Years ago, my wife and I were on a French island in the Caribbean. I was already getting a bit rusty with my French. There were literally no Americans or Brits there. All the tourists were French. I did have difficulty communicating with the people from France, but not with the locals. I could converse with them pretty well. Speed was part of it, but there was something about the cadence as well. French is not supposed to be accented, but they did accent it just a little, which made it (for me) easier to understand.

Later I learned that the locals had been there for 300 years and originally came from Normandy. It appears the Norman French of at least 300 years ago had a cadence closer to English than modern French does.
 
As for Chaucer, good point, and I have no doubt the success of Canterbury Tales did a lot towards cementing the hegemonic position of London English as the official English.
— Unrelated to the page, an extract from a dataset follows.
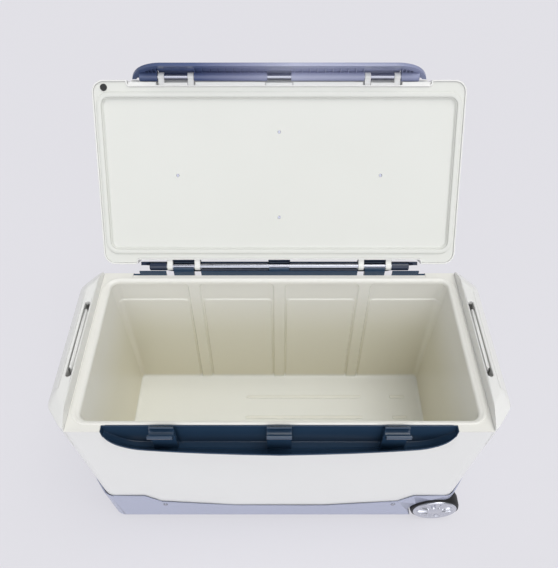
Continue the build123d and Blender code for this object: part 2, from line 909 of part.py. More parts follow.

As a footnote, a lot of those other dialectical Englishes survived well into the twentieth century, as you’re no doubt aware.
I love Canterbury Tales but I can’t understand it when read aloud. I have only a little trouble when reading it even with the odd spellings!
 
Well, that’s too easy!😂. I understand just enough Middle English to muddle my way through it. It’s really beautiful.
 
I remember in college taking a course in Chaucer. The professor was really demanding. We had to write papers on research points nearly every class. He also wrote the tests in Middle English, so if we didn’t really apply ourselves to the original, we would flunk for sure. In papers, he absolutely forbade quotes in translation.

You do get onto it after awhile if the pressure is sufficient. 🙂
 
He also wrote the tests in Middle English,
Sounds like a serious professor. 😂

By the way, guys, thank you all for this discussion on languages. It’s really enjoyable and edifying. I never knew Irish had no words for yes and no; i looked it up and turns out it’s true.
was already getting a bit rusty with my French.
I’m a former Francophone who lost the ability to speak French due to extended disuse so I can relate.
 
I’m a former Francophone who lost the ability to speak French due to extended disuse so I can relate
I gathered that you are likely Lebanese. I have understood that many Lebanese can speak French. Wasn’t Beirut once known as the “Paris of the Middle East”?